Survey Data

Reg No

50100302


Rating

Regional


Categories of Special Interest

Architectural, Artistic


Original Use

House


In Use As

Office


Date

1780 - 1790


Coordinates

316323, 233344


Date Recorded

26/07/2016


Date Updated

--/--/--


Description

Attached three-bay four-storey former house over basement, built c. 1785 as pair with No. 12 to west and having shallow bow to rear elevation. Now in commercial office use. Pitched roof to front, hipped to east end, parallel to street, behind rebuilt red brick parapet with granite coping, and two unequal hipped roofs to rear, larger rounded over bow. Rebuilt shouldered brick chimneystacks to party wall with No. 11, lacking pots. Concealed rainwater goods. Flemish bond brick walling, rebuilt to top floor, having painted masonry plinth course over painted rendered basement walls; rendered to rear. Square-headed window openings, diminishing in height to upper floors, with painted rendered reveals, painted granite sills, and having decorative cast-iron balconettes to first floor.

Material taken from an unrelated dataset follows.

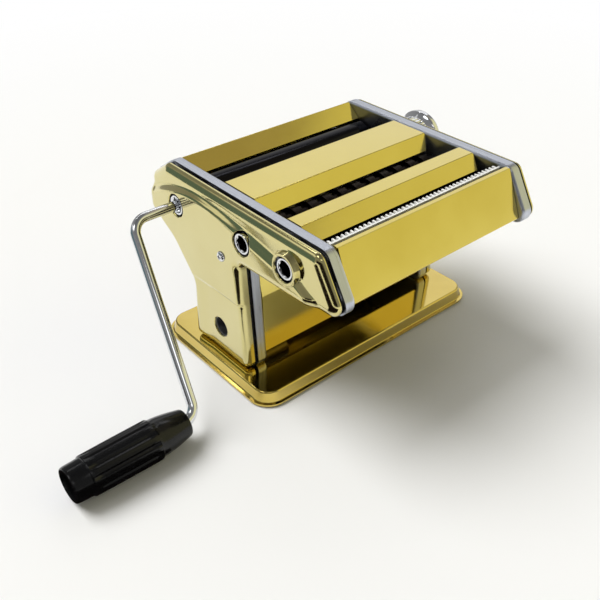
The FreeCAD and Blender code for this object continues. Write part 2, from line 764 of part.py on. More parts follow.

Timber sliding sash windows, replacement one-over-one pane to ground floor with ogee horns, nine-over-nine pane to first floor, six-over-six pane to second and third floors, having convex horns to second floor, and one-over-one pane to basement; similar fenestration to rear. Round-headed door opening with painted rendered masonry doorcase with engaged Ionic columns having acanthus flower-enriched capitals, entablature, frieze detailed with urn, festoons, aegicrania and foliate garlands, leaded petal fanlight with scalloped archivolt, and ten-panel timber door with brass furniture. Granite entrance platform with three steps to street. Wrought-iron railings with decorative cast-iron corner post on painted granite plinth, enclosing basement area. Buildings to rear of plot.

Appraisal

Forming a cohesive pair with No. 12, No. 11 Hume Street was built about 1785 by the stuccodore and master builder Charles Thorp. Characterized by finely balanced proportions and graded fenestration, the enriched Ionic doorcase and pretty petal fanlight add a decorative element to the otherwise restrained façade, which is highly representative of late eighteenth-century Dublin townhouses. Casey (2005) notes that the interior features Thorp's neo-Classical plasterwork. Thorp was a significant figure within the creation of neo-Classical interiors in Dublin and key examples of his work include the Blue Coat School and Royal Exchange. A worthy example of its type, No. 11 is an important component of the Georgian character of Hume Street and contributes to the wider architectural heritage of south Dublin, while also constituting an important record of Thorp's skill as a stuccodore.